For each line in the data below that holds "parts", return a copy.

## BEGIN Listing

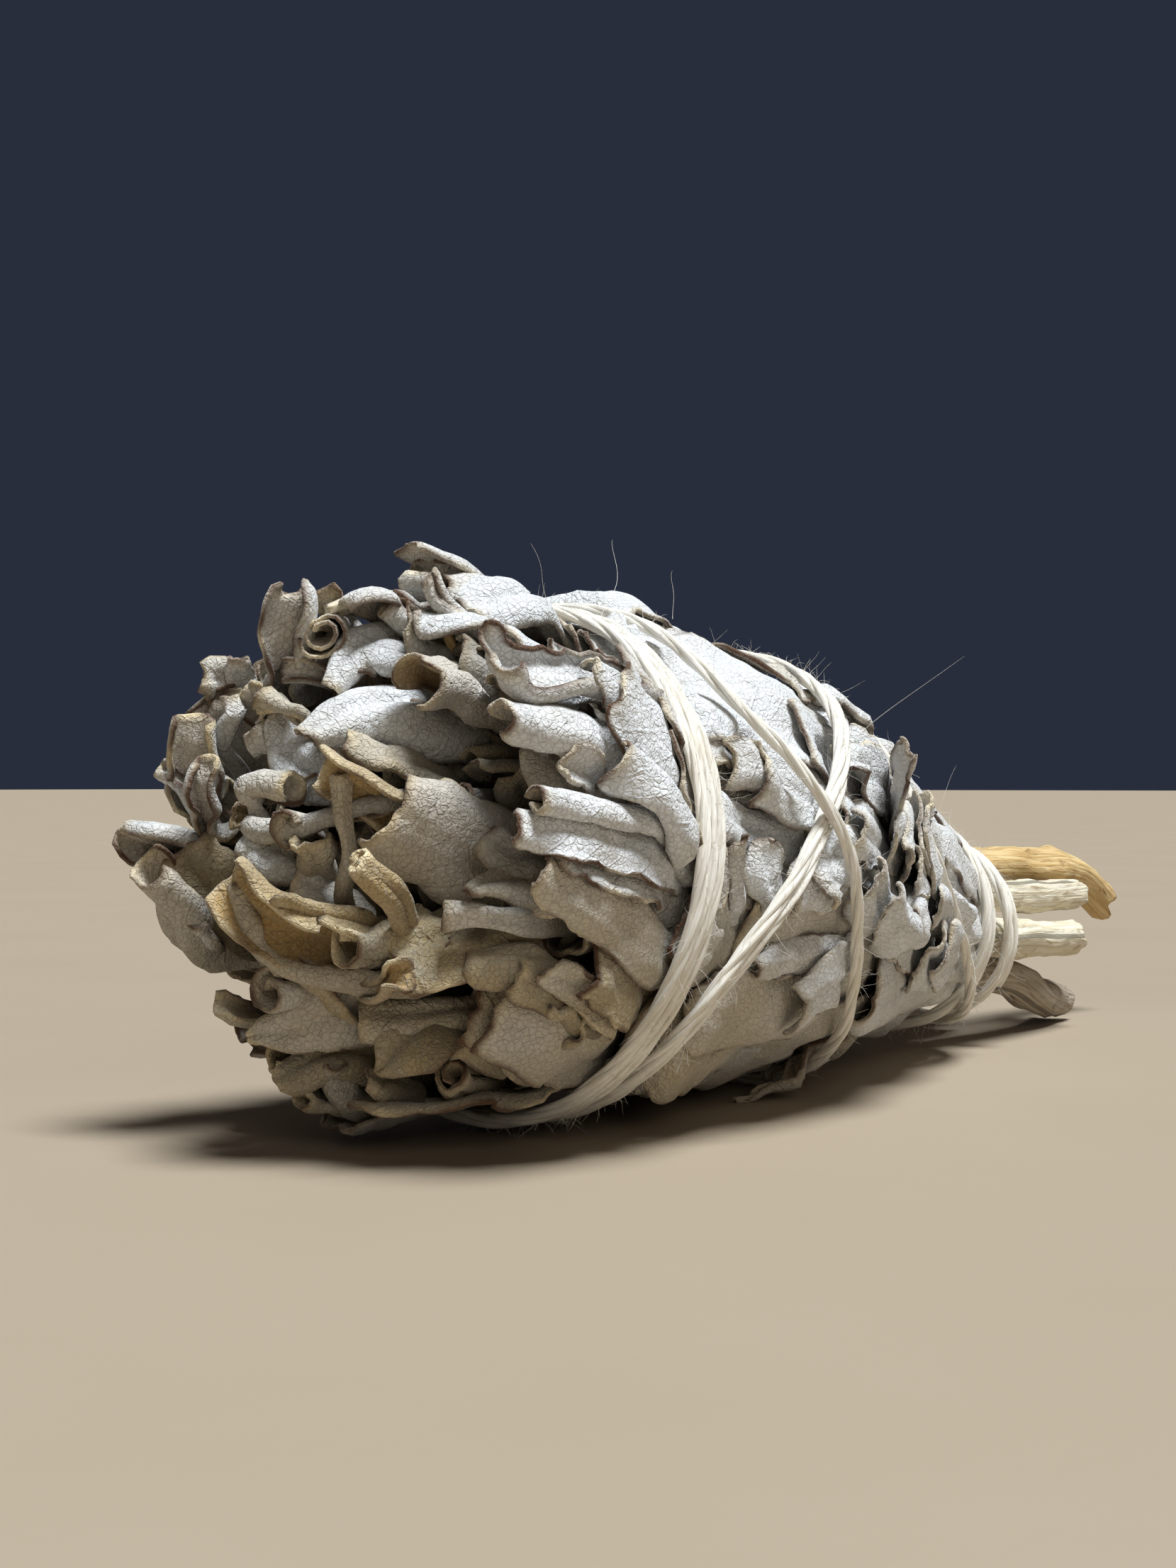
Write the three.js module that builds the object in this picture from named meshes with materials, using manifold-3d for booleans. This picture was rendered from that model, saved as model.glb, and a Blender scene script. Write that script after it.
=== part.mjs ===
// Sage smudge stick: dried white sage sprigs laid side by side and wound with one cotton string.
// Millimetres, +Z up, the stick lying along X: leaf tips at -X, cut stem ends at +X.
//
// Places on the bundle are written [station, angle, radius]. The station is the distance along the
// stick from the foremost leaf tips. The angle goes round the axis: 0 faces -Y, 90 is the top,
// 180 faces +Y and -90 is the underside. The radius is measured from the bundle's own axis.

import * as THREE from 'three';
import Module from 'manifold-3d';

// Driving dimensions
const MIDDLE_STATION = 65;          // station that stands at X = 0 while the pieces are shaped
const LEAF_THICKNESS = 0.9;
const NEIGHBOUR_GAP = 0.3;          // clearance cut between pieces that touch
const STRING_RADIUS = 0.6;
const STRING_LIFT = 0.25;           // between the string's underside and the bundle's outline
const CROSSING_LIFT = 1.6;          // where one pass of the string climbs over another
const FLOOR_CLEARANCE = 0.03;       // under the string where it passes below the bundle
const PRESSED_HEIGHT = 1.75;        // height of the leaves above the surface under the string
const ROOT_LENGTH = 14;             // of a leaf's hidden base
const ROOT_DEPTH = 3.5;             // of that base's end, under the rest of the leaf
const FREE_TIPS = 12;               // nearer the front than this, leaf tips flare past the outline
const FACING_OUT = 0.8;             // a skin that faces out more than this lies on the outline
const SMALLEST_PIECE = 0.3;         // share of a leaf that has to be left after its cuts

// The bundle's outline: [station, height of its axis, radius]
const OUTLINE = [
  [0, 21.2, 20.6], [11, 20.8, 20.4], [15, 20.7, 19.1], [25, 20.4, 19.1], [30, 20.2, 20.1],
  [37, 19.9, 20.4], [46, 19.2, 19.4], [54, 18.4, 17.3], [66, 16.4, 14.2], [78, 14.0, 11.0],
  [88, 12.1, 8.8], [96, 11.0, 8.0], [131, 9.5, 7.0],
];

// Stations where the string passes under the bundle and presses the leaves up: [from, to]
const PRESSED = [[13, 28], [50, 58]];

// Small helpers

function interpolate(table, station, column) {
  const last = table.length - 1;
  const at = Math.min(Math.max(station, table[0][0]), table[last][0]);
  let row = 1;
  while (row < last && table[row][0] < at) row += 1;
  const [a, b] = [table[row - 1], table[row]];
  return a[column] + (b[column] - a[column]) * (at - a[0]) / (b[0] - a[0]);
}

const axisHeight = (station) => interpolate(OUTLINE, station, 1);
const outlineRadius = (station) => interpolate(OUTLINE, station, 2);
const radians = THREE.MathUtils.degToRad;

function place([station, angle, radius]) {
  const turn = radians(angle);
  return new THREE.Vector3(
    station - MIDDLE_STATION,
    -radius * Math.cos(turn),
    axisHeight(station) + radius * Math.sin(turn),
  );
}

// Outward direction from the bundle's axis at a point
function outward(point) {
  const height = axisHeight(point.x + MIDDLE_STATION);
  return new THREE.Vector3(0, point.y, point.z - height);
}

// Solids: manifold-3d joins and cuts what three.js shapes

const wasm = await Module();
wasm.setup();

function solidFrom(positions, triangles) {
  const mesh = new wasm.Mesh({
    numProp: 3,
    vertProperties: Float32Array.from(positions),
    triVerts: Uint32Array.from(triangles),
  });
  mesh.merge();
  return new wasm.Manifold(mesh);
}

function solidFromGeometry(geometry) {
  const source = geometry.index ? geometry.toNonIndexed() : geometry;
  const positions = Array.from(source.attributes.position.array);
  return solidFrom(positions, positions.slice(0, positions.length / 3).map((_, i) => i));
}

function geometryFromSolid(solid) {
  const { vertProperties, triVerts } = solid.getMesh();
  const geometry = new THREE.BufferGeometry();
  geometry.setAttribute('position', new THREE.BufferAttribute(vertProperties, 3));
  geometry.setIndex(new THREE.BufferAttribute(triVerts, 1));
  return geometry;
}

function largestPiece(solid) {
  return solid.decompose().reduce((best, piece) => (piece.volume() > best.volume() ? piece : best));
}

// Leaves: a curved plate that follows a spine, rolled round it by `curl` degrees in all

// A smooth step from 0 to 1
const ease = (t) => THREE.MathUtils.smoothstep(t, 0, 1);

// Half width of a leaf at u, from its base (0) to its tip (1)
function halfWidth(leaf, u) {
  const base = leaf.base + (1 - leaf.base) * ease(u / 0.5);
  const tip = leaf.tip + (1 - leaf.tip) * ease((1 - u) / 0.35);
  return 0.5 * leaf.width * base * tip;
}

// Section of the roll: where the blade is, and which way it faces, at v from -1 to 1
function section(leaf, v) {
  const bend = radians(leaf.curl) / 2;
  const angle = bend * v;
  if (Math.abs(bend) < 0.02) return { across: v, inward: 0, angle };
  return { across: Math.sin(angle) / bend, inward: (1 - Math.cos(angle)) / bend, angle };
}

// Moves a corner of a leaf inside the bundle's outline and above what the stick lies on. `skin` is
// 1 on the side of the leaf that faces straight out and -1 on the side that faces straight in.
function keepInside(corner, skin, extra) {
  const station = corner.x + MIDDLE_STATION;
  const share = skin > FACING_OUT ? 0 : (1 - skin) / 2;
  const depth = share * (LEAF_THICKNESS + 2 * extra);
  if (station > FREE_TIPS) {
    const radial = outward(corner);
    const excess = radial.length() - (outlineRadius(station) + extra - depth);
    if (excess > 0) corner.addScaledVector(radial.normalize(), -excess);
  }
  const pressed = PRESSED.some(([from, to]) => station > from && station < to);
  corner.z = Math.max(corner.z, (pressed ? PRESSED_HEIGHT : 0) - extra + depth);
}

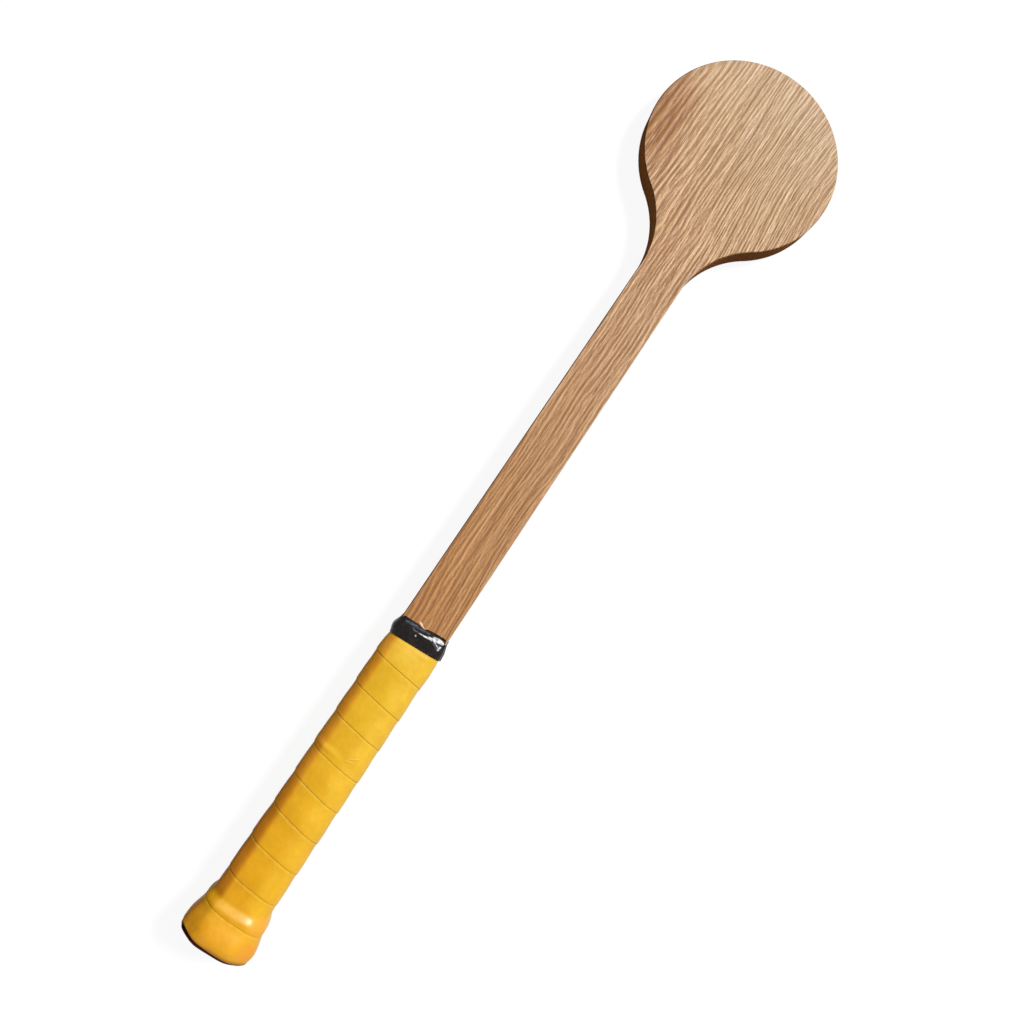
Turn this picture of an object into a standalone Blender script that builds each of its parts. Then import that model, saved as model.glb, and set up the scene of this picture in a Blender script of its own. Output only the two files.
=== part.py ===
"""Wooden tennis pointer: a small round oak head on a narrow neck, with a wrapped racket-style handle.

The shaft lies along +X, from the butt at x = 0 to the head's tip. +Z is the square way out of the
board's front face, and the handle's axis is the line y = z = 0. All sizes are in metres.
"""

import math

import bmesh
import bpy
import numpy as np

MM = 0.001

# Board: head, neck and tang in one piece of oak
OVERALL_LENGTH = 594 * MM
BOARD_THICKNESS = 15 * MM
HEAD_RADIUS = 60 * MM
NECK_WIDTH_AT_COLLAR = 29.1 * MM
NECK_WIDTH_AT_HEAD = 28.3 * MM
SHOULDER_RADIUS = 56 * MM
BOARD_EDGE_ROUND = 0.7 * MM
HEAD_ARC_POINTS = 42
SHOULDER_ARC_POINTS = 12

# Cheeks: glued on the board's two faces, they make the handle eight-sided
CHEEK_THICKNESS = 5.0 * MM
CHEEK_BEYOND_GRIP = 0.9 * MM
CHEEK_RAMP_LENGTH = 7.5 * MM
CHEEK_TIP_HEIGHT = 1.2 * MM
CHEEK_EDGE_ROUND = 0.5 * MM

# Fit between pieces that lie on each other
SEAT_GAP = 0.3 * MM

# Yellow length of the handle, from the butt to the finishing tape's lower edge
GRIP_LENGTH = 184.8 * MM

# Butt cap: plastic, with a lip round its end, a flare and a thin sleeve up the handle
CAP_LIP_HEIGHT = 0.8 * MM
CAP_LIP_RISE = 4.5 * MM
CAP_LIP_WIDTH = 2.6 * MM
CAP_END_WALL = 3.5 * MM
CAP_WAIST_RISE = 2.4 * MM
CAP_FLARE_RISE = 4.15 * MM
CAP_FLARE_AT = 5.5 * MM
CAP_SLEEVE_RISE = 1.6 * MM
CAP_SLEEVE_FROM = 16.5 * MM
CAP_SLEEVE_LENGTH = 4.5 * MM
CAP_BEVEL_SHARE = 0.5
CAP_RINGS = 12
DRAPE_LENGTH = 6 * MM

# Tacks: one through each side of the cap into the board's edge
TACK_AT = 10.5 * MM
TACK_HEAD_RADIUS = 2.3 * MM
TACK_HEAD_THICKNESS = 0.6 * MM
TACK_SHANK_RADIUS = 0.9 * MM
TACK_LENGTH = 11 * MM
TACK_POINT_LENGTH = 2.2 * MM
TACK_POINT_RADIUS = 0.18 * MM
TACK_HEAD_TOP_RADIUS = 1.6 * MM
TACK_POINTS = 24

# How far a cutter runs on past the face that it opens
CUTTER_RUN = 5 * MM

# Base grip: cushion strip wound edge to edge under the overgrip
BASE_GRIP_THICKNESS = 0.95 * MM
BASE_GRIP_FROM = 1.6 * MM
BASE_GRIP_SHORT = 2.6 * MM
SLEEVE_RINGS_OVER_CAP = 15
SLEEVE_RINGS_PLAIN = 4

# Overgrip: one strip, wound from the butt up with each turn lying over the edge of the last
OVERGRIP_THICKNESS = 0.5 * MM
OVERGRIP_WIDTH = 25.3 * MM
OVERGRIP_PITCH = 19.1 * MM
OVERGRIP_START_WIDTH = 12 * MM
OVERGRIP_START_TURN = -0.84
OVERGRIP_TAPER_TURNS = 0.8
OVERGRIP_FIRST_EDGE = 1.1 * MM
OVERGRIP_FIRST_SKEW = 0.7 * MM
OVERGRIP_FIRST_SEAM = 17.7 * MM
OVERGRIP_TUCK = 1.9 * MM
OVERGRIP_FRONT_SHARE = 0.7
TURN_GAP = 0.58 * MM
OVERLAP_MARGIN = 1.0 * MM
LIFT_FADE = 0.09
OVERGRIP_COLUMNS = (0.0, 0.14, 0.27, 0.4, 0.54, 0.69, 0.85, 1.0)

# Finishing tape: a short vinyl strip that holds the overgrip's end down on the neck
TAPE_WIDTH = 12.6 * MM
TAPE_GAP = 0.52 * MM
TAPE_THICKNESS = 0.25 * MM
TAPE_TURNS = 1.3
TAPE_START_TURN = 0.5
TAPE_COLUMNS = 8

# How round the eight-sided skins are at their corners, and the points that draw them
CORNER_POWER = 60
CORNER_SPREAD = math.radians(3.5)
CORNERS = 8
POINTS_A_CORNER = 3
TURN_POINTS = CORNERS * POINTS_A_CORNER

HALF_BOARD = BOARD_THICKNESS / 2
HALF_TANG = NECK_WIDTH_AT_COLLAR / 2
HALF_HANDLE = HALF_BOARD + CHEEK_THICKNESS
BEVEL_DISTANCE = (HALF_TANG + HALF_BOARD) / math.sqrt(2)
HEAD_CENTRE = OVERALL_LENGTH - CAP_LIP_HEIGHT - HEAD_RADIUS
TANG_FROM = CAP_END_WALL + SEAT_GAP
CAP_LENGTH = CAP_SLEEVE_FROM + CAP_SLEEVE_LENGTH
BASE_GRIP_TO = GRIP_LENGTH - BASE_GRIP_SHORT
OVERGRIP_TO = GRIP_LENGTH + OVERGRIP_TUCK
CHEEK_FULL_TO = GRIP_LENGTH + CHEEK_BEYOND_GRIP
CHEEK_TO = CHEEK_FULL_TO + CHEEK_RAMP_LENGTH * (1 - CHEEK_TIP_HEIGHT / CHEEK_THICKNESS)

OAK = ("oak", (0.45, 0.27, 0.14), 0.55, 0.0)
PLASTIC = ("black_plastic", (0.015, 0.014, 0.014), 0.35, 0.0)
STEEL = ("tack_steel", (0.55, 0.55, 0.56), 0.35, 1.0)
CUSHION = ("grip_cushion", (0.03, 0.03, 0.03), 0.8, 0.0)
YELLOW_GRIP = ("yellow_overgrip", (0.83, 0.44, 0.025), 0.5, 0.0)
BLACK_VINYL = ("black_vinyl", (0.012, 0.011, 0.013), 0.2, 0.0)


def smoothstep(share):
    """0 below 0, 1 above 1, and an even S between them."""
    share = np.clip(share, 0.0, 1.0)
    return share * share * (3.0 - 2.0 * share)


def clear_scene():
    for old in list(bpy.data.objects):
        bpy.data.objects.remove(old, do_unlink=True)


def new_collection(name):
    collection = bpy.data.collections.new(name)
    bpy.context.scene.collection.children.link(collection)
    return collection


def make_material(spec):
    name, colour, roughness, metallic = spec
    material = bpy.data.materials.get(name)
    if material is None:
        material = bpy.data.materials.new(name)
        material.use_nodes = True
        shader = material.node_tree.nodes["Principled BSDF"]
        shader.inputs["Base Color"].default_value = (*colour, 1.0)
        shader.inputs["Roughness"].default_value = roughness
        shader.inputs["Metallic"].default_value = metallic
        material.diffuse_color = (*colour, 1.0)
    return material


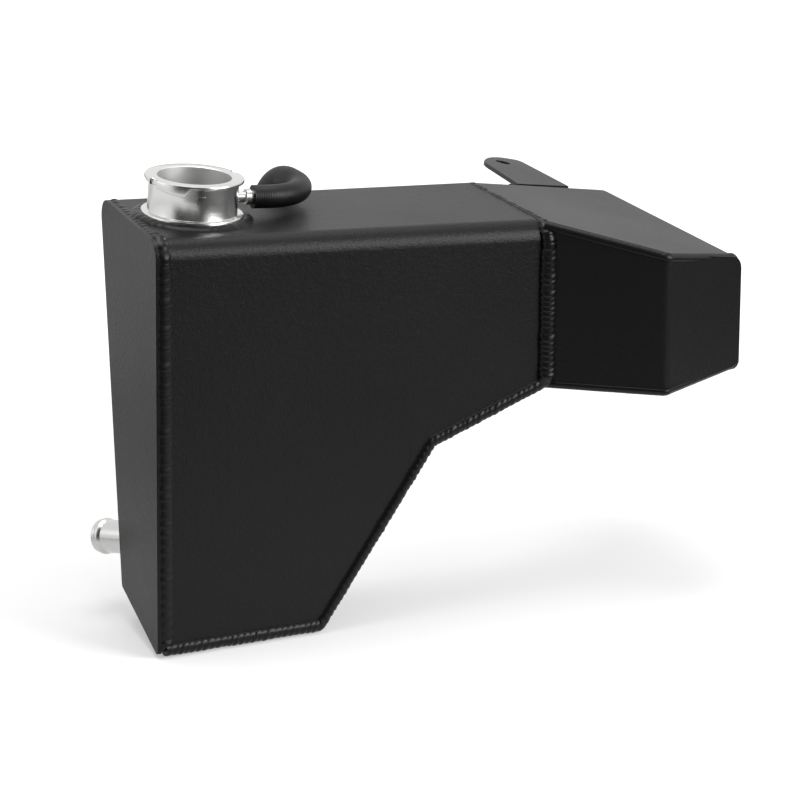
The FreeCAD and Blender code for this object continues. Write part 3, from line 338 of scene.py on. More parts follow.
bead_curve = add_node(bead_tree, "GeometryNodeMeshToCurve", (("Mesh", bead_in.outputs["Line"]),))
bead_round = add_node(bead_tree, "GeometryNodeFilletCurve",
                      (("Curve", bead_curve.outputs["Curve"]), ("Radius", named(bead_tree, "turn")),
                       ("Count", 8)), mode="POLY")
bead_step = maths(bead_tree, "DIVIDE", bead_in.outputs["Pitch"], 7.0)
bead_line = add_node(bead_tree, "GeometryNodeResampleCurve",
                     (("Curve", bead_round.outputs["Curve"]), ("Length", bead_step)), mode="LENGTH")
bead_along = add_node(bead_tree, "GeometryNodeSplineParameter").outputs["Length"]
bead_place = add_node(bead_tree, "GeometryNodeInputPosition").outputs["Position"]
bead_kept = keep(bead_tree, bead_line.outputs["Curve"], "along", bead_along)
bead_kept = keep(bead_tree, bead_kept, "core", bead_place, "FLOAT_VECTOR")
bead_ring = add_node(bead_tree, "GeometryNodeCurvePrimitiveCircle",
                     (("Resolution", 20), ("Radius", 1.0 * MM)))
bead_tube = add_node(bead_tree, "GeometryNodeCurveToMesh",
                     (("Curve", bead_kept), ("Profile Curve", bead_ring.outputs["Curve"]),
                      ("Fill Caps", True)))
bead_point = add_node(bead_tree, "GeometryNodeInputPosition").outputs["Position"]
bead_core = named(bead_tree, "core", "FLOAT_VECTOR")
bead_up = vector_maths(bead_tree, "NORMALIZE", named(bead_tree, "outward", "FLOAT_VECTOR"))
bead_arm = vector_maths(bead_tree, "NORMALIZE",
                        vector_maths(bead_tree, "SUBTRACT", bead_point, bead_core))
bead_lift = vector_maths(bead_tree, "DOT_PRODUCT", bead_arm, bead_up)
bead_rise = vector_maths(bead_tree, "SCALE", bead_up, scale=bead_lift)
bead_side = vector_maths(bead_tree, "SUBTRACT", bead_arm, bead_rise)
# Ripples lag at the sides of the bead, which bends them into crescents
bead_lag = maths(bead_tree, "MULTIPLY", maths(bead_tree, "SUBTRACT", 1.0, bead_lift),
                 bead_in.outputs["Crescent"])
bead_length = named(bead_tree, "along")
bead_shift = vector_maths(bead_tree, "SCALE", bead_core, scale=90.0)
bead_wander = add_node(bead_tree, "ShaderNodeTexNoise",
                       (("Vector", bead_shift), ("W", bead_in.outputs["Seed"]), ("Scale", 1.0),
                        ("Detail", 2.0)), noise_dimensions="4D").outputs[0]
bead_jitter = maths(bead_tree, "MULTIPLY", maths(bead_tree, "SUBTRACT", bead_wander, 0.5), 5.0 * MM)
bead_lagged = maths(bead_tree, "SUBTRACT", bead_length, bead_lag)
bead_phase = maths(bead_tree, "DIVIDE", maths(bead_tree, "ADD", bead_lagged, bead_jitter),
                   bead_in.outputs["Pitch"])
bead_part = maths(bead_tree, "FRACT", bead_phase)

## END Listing

§ **Written solution**
Turn this picture of an object into a standalone Blender script that builds each of its parts. Then import that model, saved as model.glb, and set up the scene of this picture in a Blender script of its own. Output only the two files.
The FreeCAD and Blender code for this object continues. Write part 3, from line 338 of scene.py on. More parts follow.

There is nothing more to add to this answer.